-- Begin Dataset extract --
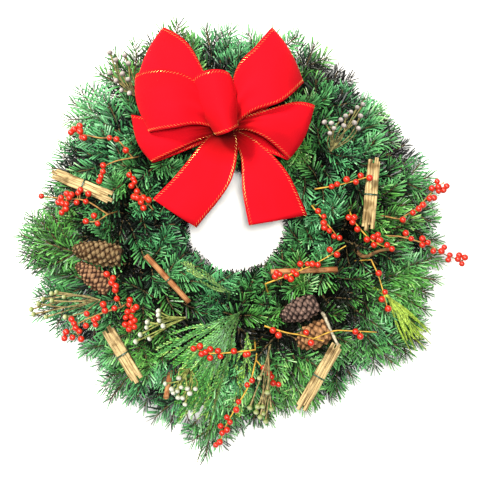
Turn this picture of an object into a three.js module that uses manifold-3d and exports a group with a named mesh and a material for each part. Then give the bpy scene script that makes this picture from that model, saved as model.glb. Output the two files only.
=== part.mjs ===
// A fresh evergreen wreath, lying on its back: fir bunches clamped to a wire ring,
// with cedar, berry twigs, cones, sticks and a velvet ribbon bow on top.
// Millimetres, +Z up. The origin is under the middle of the wreath, on the surface.
import * as THREE from 'three';
import { mergeVertices } from 'three/addons/utils/BufferGeometryUtils.js';
import Module from 'manifold-3d';

const wasm = await Module();
wasm.setup();

// ---------- driving dimensions ----------
const GAP = 0.3;                      // clearance between pieces that touch
const HOLE = [-7, 26];                // centre of the ring and of the hole
const HOLE_RADIUS = 62;               // no foliage reaches further in than this
const SECTORS = 12;                   // one clamp and one fir bunch to each
const STRIP = { inner: 108, outer: 158, width: 10, thick: 1.6, height: 26.2, lip: 22 };
const RAILS = [118, 148];             // radii of the two rails
const RAIL = { apothem: 2, low: 1.4, steps: 20 };
const RAIL_TOP = RAIL.low + 2 * RAIL.apothem;
const BUTT = { r: 133, z: 16.5, radius: 9, half: 28 };
const NEEDLE = 22;                    // length of a fir needle
const CORE = 2.6;                     // radius of a fir shoot at its root
const WHORL = 6.5;                    // length of the bands that needles are raised from
const PITCH = 19;                     // from one band to the next
const FLOOR = 1.8;                    // foliage stays above this
const CANOPY = 78;                    // fir needles stay below this
const RED_BERRY = 4.1;                // radius
const PALE_BERRY = 3.2;
const BERRY_STEP = 5;                 // every fifth berry of each list is made
const STEM = 1.4;                     // radius of a berry twig at its root
const UPRIGHT = 9;                    // a pick's foot rises straight from the rail this far
const CLAMP_CLEAR = 6.5;              // degrees from a clamp to the nearest foot
const KNEE = { along: 0.55, height: 0.62, lift: 6, below: 0.94 };
const BLADE = { thick: 0.8, half: 1.4, droop: 90, bare: 0.14, start: 0.3, leaflet: 0.4 };
const CONE = { sides: 8, body: 0.66, between: 0.78, fattest: 0.38, tail: 1.5 };
const QUILL = { outer: 4.2, bark: 0.9, turns: 1.3, steps: 10, inward: 1.6 };
const STICK = {
  radius: 2.7, rise: 4, places: [[-5.2, -0.6, 0], [-1.6, 0.8, 5], [2.0, -0.4, -3], [5.4, 0.7, 2]],
};
const TIE = { wire: 0.8, sides: 8, squash: 0.52, around: 9.2 };
const RIBBON = { thick: 1.0, waist: 13 };
const KNOT = [-19, 142, 98];
const KNOT_HALF = [13, 14, 10];
const SHIFT = [6, -2];                // puts the origin under the middle of the whole wreath

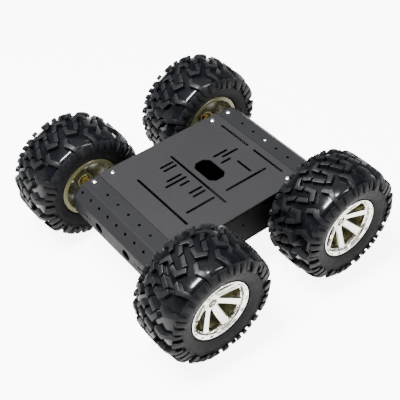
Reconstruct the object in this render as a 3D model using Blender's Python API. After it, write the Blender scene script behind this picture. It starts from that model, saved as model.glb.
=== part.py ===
"""Four-wheel-drive robot chassis: folded sheet body, four gearmotors, four off-road wheels.

Metres, +Z up, +X is the front, +Y is the left side. The origin is on the ground under the middle.
Profiles of turned pieces are lists of (radius, distance from the robot's middle plane).
"""
import math

import bmesh
import bpy
from mathutils import Matrix, Vector

# Overall layout
AXLE_X = 0.085            # axle to middle, along the robot
AXLE_Z = 0.065            # axle height, which is the tyre's radius
TOP_Z = 0.090             # upper face of the top plate
BASE_Z = 0.044            # underside of the tray
HALF_WIDTH = 0.0715       # outer face of the side walls

# Sheet metal
SHEET = 0.0015
GAP = 0.0003              # clearance between neighbouring pieces
BEND = 0.00125            # bend radius at the middle of the sheet
BEND_STEPS = 3
SEAM_X = 0.081            # middle of the seam between the top plate and an end cover
SEAM_HALF = 0.00025
NOSE_X = 0.1142           # outer end face of a cover
SHOULDER_X = 0.1015       # where a cover's flat top turns down
NOSE_TOP_Z = 0.0773
NOSE_LOW_Z = 0.0567
LIP_X = 0.090             # inner end of a cover's lower lip
FLOOR_END_X = 0.0988
FLANGE_END_X = 0.1005
FLANGE_TIP_Y = 0.055
WALL_INSET = 0.0005       # the side walls' ends sit back from the covers' faces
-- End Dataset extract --
- [Exercise objective] Only the lines from the start of the data to the line holding "wasm.setup();" are wanted; return them exactly, both ends included.

- [Worked solution]
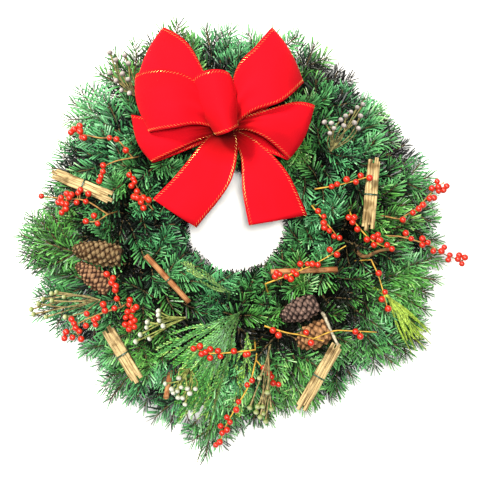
Turn this picture of an object into a three.js module that uses manifold-3d and exports a group with a named mesh and a material for each part. Then give the bpy scene script that makes this picture from that model, saved as model.glb. Output the two files only.
=== part.mjs ===
// A fresh evergreen wreath, lying on its back: fir bunches clamped to a wire ring,
// with cedar, berry twigs, cones, sticks and a velvet ribbon bow on top.
// Millimetres, +Z up. The origin is under the middle of the wreath, on the surface.
import * as THREE from 'three';
import { mergeVertices } from 'three/addons/utils/BufferGeometryUtils.js';
import Module from 'manifold-3d';

const wasm = await Module();
wasm.setup();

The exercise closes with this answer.